Academic Bridge Program Puts Students on Path to Success at UT Dallas

  • Geosciences sophomore Carla Lara (left) gets assistance from Rosalinda Valenzuela BA'04, MA'08, PhD'12, Academic Bridge project supervisor, at the program's offices. In 2000, Valenzuela was a student in the inaugural Academic Bridge group.

This summer, Tamara Harrell has spent her mornings in classes, her afternoons in tutoring sessions and her evenings doing homework, lots of homework.

The neuroscience freshman said she has never worked so hard in school, and credits The University of Texas at Dallas’ Academic Bridge Program for helping her take her skills to a new level.

“I knew that college was going to be challenging. Now that I’m here, I’m learning different study habits that have helped me adjust from high school studying to college studying,” said Harrell, a DeSoto High School graduate who wants to be a neurosurgeon. “If I hadn’t had this in the summer, the fall semester would have been all over the place.”

Academic Bridge provides services including tutoring, mentoring, housing and financial assistance to students from underrepresented communities. Students start courses in the summer as part of the program, which is supported by funds from the Texas Legislature, the University and private donations.

After a month in the program, several of the 30 freshmen in this year’s group said they learned new time-management skills and study habits that helped them with the faster pace of college courses.

“When a class meets once a week, at first you’re thinking ‘OK, I have a week to do this assignment.’ But you can’t wait that long,” said Luis Soto, a mechanical engineering freshman who graduated from the School of Science and Engineering at Yvonne A. Ewell Townview Center in Dallas.

Soto and other classmates said college classes have been a “wake-up call.”

“The tutors have helped us by showing us that we need to be studying every day to get a good grade. It’s not just go to class and get the information, but you also have to look over it afterward,” Soto said. “There’s so much they go over in one class. It’s not something you can easily learn at once.”

I decided to go to tutoring every day, and I’m seeing the difference. It’s such a rewarding thing when you see the difference it makes when you put in the work.

Aolany Sanchez, neuroscience freshman

Neuroscience freshman Aolany Sanchez said she applied to Academic Bridge after seeing her brother, computer science junior Hepson Sanchez, flourish in the program.

“At first, I thought it was going to be easy, but no, it’s not easy,” said Sanchez, a graduate of Irma Lerma Rangel Young Women’s Leadership School in Dallas.
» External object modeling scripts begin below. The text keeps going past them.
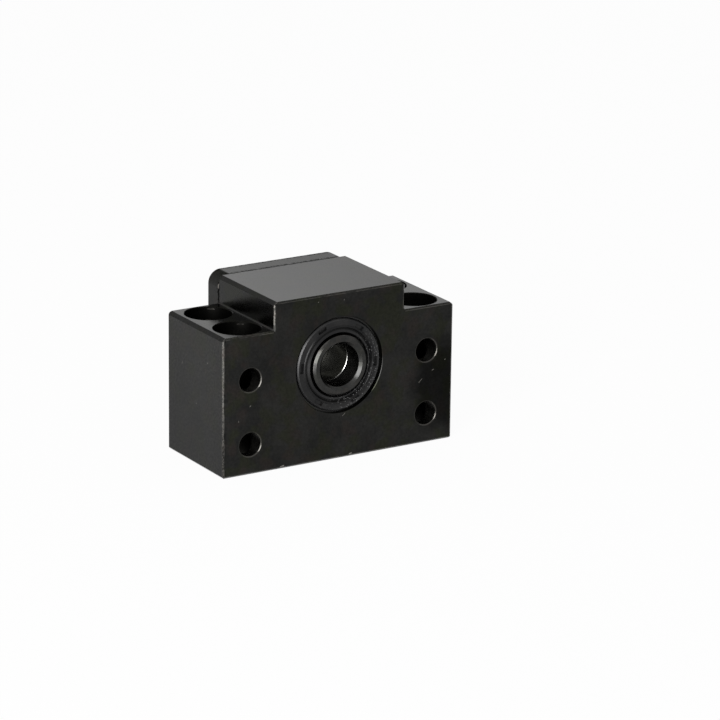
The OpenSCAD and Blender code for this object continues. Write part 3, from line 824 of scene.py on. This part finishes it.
# One socket head cap screw as a grid of steps by turns. Each step has a base radius and a height,
# from the middle of the socket's floor out over the head and down the shank to its tip. The
# radius at a turn is that base radius, less the knurl on the head's side, less a thread on the
# shank whose phase climbs with the turn, or the hexagon's own radius inside the socket.
def screwGrid():
    top, flats = screw["headHeight"], screw["socketFlats"] / 2
    turns = np.linspace(0, 2 * np.pi, screw["turnSteps"], endpoint=False)
    hexagon = flats / np.cos((turns + np.pi / 6) % (np.pi / 3) - np.pi / 6)
    floor = top - screw["socketDepth"]
    bend = np.linspace(0, np.pi / 2, 6)
    brow = screw["brow"]
    knurlLow, knurlHigh = screw["knurlEnds"]
    wave = 0.5 - 0.5 * np.cos(screw["knurls"] * turns)
    knurled = screw["headRadius"] - screw["knurlDepth"] * wave
    rows = []                                # each row is (radius at every turn, height)
    circle = np.ones_like(turns)
    rows.append((0 * circle, floor - screw["drillCone"]))
    rows.append((0.92 * flats * circle, floor))
    rows.append((hexagon, floor))
    wall = screw["socketDepth"] - screw["socketEase"]
    rows += [(hexagon, floor + share * wall) for share in (0.33, 0.66, 1)]
    rim = flats / np.cos(np.pi / 6) + screw["socketEase"]
    rows.append((np.maximum(hexagon + screw["socketEase"], rim * circle), top))
    rows.append(((screw["headRadius"] - brow - 0.2) * circle, top))
    for angle in bend:
        rows.append(((screw["headRadius"] - brow + brow * np.sin(angle)) * circle,
                     top - brow + brow * np.cos(angle)))
    rows += [(knurled, height) for height in np.linspace(knurlHigh, knurlLow, 6)]
    rows.append((screw["headRadius"] * circle, knurlLow - 0.1))
    rows.append(((screw["headRadius"] - 0.2) * circle, 0.0))
    rows.append(((screw["shankRadius"] + 0.12) * circle, 0.0))
    rows.append((screw["shankRadius"] * circle, -0.12))
    threadTop, threadEnd = -0.5, -screw["length"] + screw["tipEase"]
    count = int((threadTop - threadEnd) / screw["pitch"] * screw["perPitch"])
    for height in np.linspace(threadTop, threadEnd, count):
        phase = (height / screw["pitch"] + turns / (2 * np.pi)) % 1.0
        fade = min(1.0, (threadTop - height) / 0.6)
        cut = fade * screw["threadDepth"] * (1 - np.abs(2 * phase - 1))
        rows.append((screw["shankRadius"] - cut, height))
    rows.append(((screw["shankRadius"] - screw["tipEase"]) * circle, -screw["length"]))
    rows.append((0 * circle, -screw["length"]))
    radius = np.array([row[0] for row in rows])
    height = np.repeat(np.array([row[1] for row in rows])[:, None], len(turns), axis=1)
    across, up = radius * np.cos(turns), radius * np.sin(turns)
    # the screw's own axis points to the rear, along the shaft
    return np.stack([across, height, up], axis=-1)


# Faces of a closed band of rows by turns; the first and last rows are single points
def bandFaces(rowCount, turnCount):
    row, turn = np.meshgrid(np.arange(1, rowCount - 2), np.arange(turnCount), indexing="ij")
    nextTurn = (turn + 1) % turnCount
    at = lambda r, t: 1 + (r - 1) * turnCount + t
    quads = np.stack([at(row, turn), at(row, nextTurn), at(row + 1, nextTurn), at(row + 1, turn)], axis=-1)
    around = np.arange(turnCount)
    after = (around + 1) % turnCount
    last = 1 + (rowCount - 2) * turnCount
    first = np.stack([0 * around, at(1, after), at(1, around)], axis=-1)
    final = np.stack([0 * around + last, at(rowCount - 2, around), at(rowCount - 2, after)], axis=-1)
    return quads.reshape(-1, 4), np.concatenate([first, final])


def makeScrews():
    grid = screwGrid()
    rowCount, turnCount = grid.shape[:2]
    points = np.concatenate([grid[0, :1], grid[1:-1].reshape(-1, 3), grid[-1, :1]])
    quads, caps = bandFaces(rowCount, turnCount)
    half = screw["apart"] / 2
    allPoints, allFaces = [], []
    for number, (x, z) in enumerate([(-half, -half), (-half, half), (half, -half), (half, half)]):
        allPoints.append(points + (x, screw["seatY"], axisHeight + z))
        shift = number * len(points)
        allFaces += (quads + shift).tolist() + (caps + shift).tolist()
    mesh = bpy.data.meshes.new("cap screws")
    mesh.from_pydata((np.concatenate(allPoints) * mm).tolist(), [], allFaces)
    mesh.shade_smooth()
    mesh.set_sharp_from_angle(angle=math.radians(38))
    piece = bpy.data.objects.new("cap_screws", mesh)
    bpy.context.scene.collection.objects.link(piece)
    return piece


# Wear on a screw follows the rounded brow of its head
def makeScrewSteel():
    material, tree, shader, place = startMaterial("black oxide screw", 1.0)
    tone = oxide(tree, place, screw)
    x, y, z = splitVector(tree, scaled(tree, place, 1 / mm))
    half = screw["apart"] / 2
    radius = fromAxes(tree, x, z, half, (axisHeight - half, axisHeight + half))
    offBrow = gap(tree, radius, screw["headRadius"] - 0.15)
    offTop = gap(tree, y, screw["seatY"] + screw["headHeight"] - 0.1)
    rubbed = rubbedMask(tree, place, most(tree, offBrow, offTop), screw)
    layBare(tree, shader, tone, product(tree, rubbed, screw["rubShare"]), screw)
    addGrain(tree, shader, place, screw)
    return material


screws = makeScrews()
screwSteel = makeScrewSteel()
screws.data.materials.append(screwSteel)
dress(["lid_screws"], screwSteel)
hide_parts("lid_screws")
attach(screws, "block")
print("lid screws turned:", len(screws.data.polygons), "faces")

studio = {
    "floorSize": 4.0,                      # metres, as are the key light's distance and size
    "floorDrop": 0.02, "floorColour": (0.9, 0.9, 0.9), "whiteShare": 0.96, "worldLight": 0.45,
    "keyAim": (-0.78, -0.58, 0.26), "keyDistance": 0.8, "keySize": (0.28, 0.6), "keyRadiance": 12.3,
    # a painted pool of light on the paper, seen only in reflections
    "poolFrom": (-0.7, -0.714), "poolTip": 60.0, "poolStart": (40, 100), "poolSpread": (0.48, 0.2),
    "poolGain": 4.2,
}


# 1 for rays from the camera and for reflected and refracted ones, which all see the white paper
def seenRays(tree):
    rays = tree.nodes.new("ShaderNodeLightPath").outputs
    seen = most(tree, rays["Is Camera Ray"], rays["Is Glossy Ray"])
    return most(tree, seen, rays["Is Transmission Ray"])


# A painted pool of light: extra glow on the paper that only shiny faces mirror, in a wedge that opens
# from the block towards the softbox: u is the way out along its direction, v the way aside
def paintedPool(tree):
    place = scaled(tree, tree.nodes.new("ShaderNodeTexCoord").outputs["Object"], 1 / mm)
    x, y = splitVector(tree, place)[:2]
    alongX, alongY = studio["poolFrom"]
    u = calc(tree, "ADD", product(tree, x, alongX), product(tree, y, alongY))
    v = gap(tree, product(tree, x, alongY), product(tree, y, alongX))
    wedge = calc(tree, "DIVIDE", v, most(tree, calc(tree, "ADD", u, studio["poolTip"]), 1.0))
    glossy = tree.nodes.new("ShaderNodeLightPath").outputs["Is Glossy Ray"]
    return product(tree, ease(tree, u, *studio["poolStart"]), ease(tree, wedge, *studio["poolSpread"]),
                   glossy, studio["poolGain"])


# White paper that keeps a faint shadow, with a painted pool of light in its reflections; from
# underneath it can be looked through
def makeFloor():
    half, cells = studio["floorSize"] / 2, 8
    line = np.linspace(-half, half, cells + 1)
    across, along = np.meshgrid(line, line, indexing="ij")
    level = np.full_like(across, -studio["floorDrop"] * mm)
    points = np.stack([across, along, level], axis=-1).reshape(-1, 3)
    row, column = np.meshgrid(np.arange(cells), np.arange(cells), indexing="ij")
    corner = row * (cells + 1) + column
    faces = np.stack([corner, corner + cells + 1, corner + cells + 2, corner + 1], axis=-1).reshape(-1, 4)
    mesh = bpy.data.meshes.new("paper")
    mesh.from_pydata(points.tolist(), [], faces.tolist())
    floor = bpy.data.objects.new("paper_floor", mesh)
    bpy.context.scene.collection.objects.link(floor)
    material, tree, surface = emptyMaterial("white paper")
    paper = addNode(tree, "ShaderNodeBsdfDiffuse", {"Color": (*studio["floorColour"], 1)})
    strength = calc(tree, "ADD", paintedPool(tree), 1.0)
    white = addNode(tree, "ShaderNodeEmission", {"Color": (1, 1, 1, 1), "Strength": strength})
    share = product(tree, seenRays(tree), studio["whiteShare"])
    lit = addNode(tree, "ShaderNodeMixShader", {0: share, 1: paper.outputs[0], 2: white.outputs[0]})
    clear = tree.nodes.new("ShaderNodeBsdfTransparent")
    back = tree.nodes.new("ShaderNodeNewGeometry").outputs["Backfacing"]
    whole = addNode(tree, "ShaderNodeMixShader", {0: back, 1: lit.outputs[0], 2: clear.outputs[0]})
    tree.links.new(whole.outputs[0], surface)
    mesh.materials.append(material)


def makeWorld():
    world = bpy.data.worlds.new("studio")
    bpy.context.scene.world = world
    world.use_nodes = True
    tree = world.node_tree
    tree.nodes.clear()
    strength = timesPlus(tree, seenRays(tree), 1 - studio["worldLight"], studio["worldLight"])
    sky = addNode(tree, "ShaderNodeBackground", {"Color": (1, 1, 1, 1), "Strength": strength})
    end = tree.nodes.new("ShaderNodeOutputWorld")
    tree.links.new(sky.outputs[0], end.inputs["Surface"])


# Turns a camera or lamp at a place to look along its own -Z at a target, rolled about that line.
# Returns the turn as a matrix whose columns are its right, up and backward directions.
def lookAt(thing, place, target, roll=0.0):
    away = np.array(place, float) - np.array(target, float)
    away /= np.linalg.norm(away)
    right = np.cross((0, 0, 1), away)
    right /= np.linalg.norm(right)
    up = np.cross(away, right)
    turnedRight = math.cos(roll) * right + math.sin(roll) * up
    turnedUp = -math.sin(roll) * right + math.cos(roll) * up
    matrix = np.eye(4)
    matrix[:3, 0], matrix[:3, 1], matrix[:3, 2], matrix[:3, 3] = turnedRight, turnedUp, away, place
    thing.matrix_world = Matrix(matrix.tolist())
    return matrix[:3, :3]


# A tall softbox at the left front
def makeKeyLight():
    light = bpy.data.lights.new("key", "AREA")
    light.shape = "RECTANGLE"
    light.size, light.size_y = studio["keySize"]
    light.energy = studio["keyRadiance"] * math.pi * light.size * light.size_y   # watts for that radiance
    lamp = bpy.data.objects.new("key", light)
    bpy.context.scene.collection.objects.link(lamp)
    target = np.array((0, 0, axisHeight * mm))
    direction = np.array(studio["keyAim"]) / np.linalg.norm(studio["keyAim"])
    lookAt(lamp, target + direction * studio["keyDistance"], target)


camera = {"azimuth": -31.629, "elevation": 17.39, "roll": 0.7015, "lens": 197.076,
          "distance": 894.583, "right": -12.4079, "up": 0.3877, "pivot": (0, 0, 19.5)}


# The camera stands back from the pivot along the azimuth and elevation; "right" and "up" are where
# the pivot appears beside the line of sight
def makeCamera():
    lens = bpy.data.cameras.new("view")
    lens.lens = camera["lens"]
    lens.sensor_width = 36
    lens.clip_start, lens.clip_end = 0.02, 20
    eye = bpy.data.objects.new("view", lens)
    bpy.context.scene.collection.objects.link(eye)
    azimuth, elevation = math.radians(camera["azimuth"]), math.radians(camera["elevation"])
    back = np.array([math.sin(azimuth) * math.cos(elevation), -math.cos(azimuth) * math.cos(elevation),
                     math.sin(elevation)])
    pivot = np.array(camera["pivot"]) * mm
    turned = lookAt(eye, pivot + back, pivot, math.radians(camera["roll"]))
    eye.location = pivot - turned @ np.array([camera["right"], camera["up"], -camera["distance"]]) * mm
    bpy.context.scene.camera = eye


makeFloor()
makeWorld()
makeKeyLight()
makeCamera()
bpy.context.scene.view_settings.view_transform = "Standard"
print("studio ready")
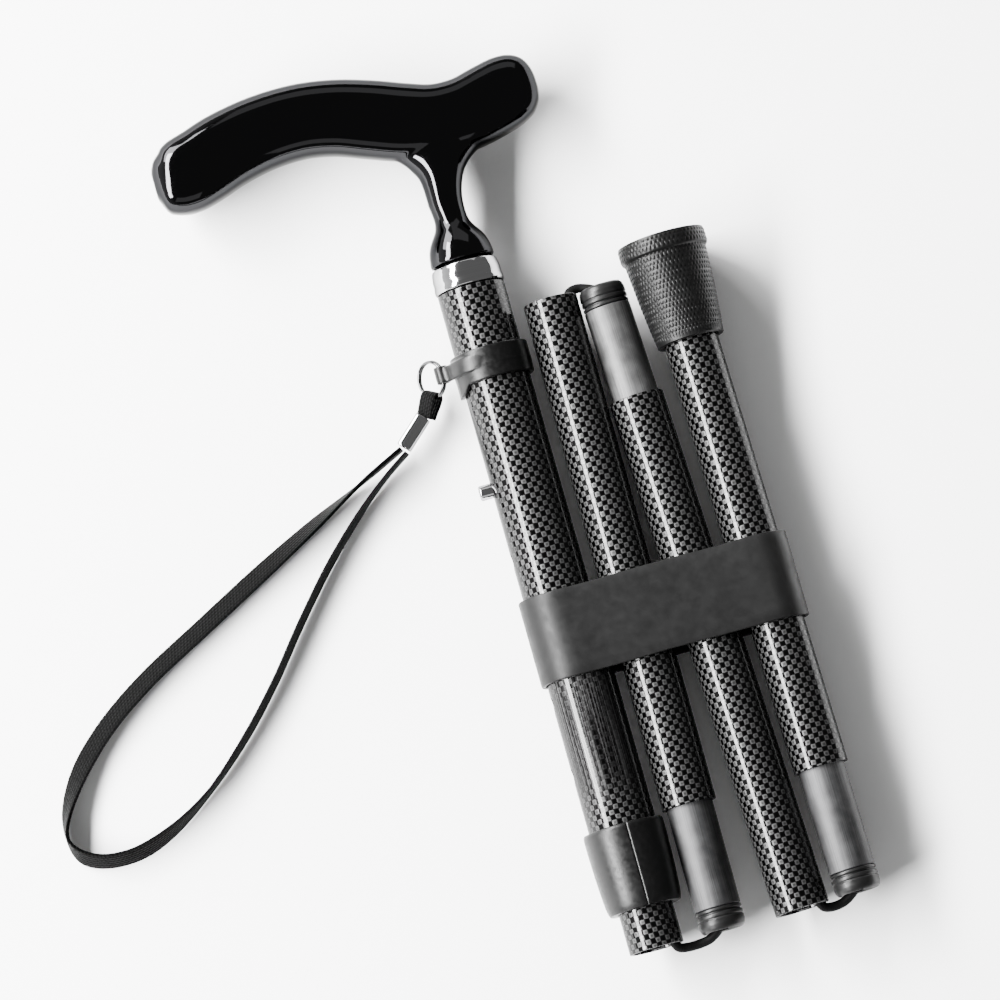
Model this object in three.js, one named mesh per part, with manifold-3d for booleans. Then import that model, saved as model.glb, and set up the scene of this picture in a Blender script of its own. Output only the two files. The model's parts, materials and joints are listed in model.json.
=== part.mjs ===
// A folding walking cane, folded up: a derby handle on an adjustable upper section, three more
// tube sections hinged on one elastic cord, a rubber ferrule, a holding band and a wrist strap.
//
// Units are millimetres. While it is being built, the upper section's axis is the Y axis, with the
// outer tube's top end at y = 0, the handle above it and the tube mouths below. X runs across the
// four tubes and Z is up. At the end the whole cane is raised onto the ground, and its origin is
// moved to the middle of its footprint.

import * as THREE from 'three';
import { mergeVertices } from 'three/addons/utils/BufferGeometryUtils.js';
import Module from 'manifold-3d';

const wasm = await Module();
wasm.setup();

// ---- driving dimensions ------------------------------------------------------------------------

const GAP = 0.3; // clearance between pieces that touch
const SIDES = 28; // sides of a turned piece

const OUTER_R = 11.7; // outer tube
const OUTER_BORE = 10.4;
const OUTER_LENGTH = 214;

const TUBE_R = 9.4; // inner tube and the three folding tubes
const TUBE_BORE = 8.3;
const INNER_TOP = -50; // top end of the upper section's inner tube

const COUPLER_R = TUBE_BORE - GAP;
const COUPLER_BORE = 6.9;
const COUPLER_HELD = 30; // length of a coupler that stays in its own tube
const CAP_HEAD = 7.6; // height of the cap on a coupler's end
const CAP_SPIGOT = 5;

const CORD_R = 1.7; // elastic cord
const CORD_HOLE = CORD_R + GAP;
const CORD_BOW = 4; // how far a cord bend's control points stand past the tube ends

const MOUTH_Y = -235; // the first fold: the level where the inner tube's mouth meets the next cap
const END_GAP = 0.4; // a tube end stops this short of its fold's level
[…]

She said she initially was overwhelmed in her pre-calculus class.

“I decided to go to tutoring every day, and I’m seeing the difference. It’s such a rewarding thing when you see the difference it makes when you put in the work,” said Sanchez, who aspires to be a pediatrician.

Desta Seifu BS’01, assistant director and head of academics for Academic Bridge Program, said he urges students to work with a tutor until they can do the problems on their own.

“From day one, I preach that the successful ones are at the tutoring lab until they get it right, regardless of the time required,” said Seifu, who leads Academic Bridge’s group tutoring sessions.

Academic Bridge students are required to attend weekly meetings in which they pledge to attend tutoring sessions, be academically honest and remain alcohol- and drug-free. Halfway through the summer, Dr. George Fair, vice president for diversity and community engagement and dean of the School of Interdisciplinary Studies, encouraged students as they entered the final stretch of summer classes.

“Our intent is for all of you to be successful,” said Fair, who developed the program in 2000. “We believe that all of you can be successful. Keep up the good work.”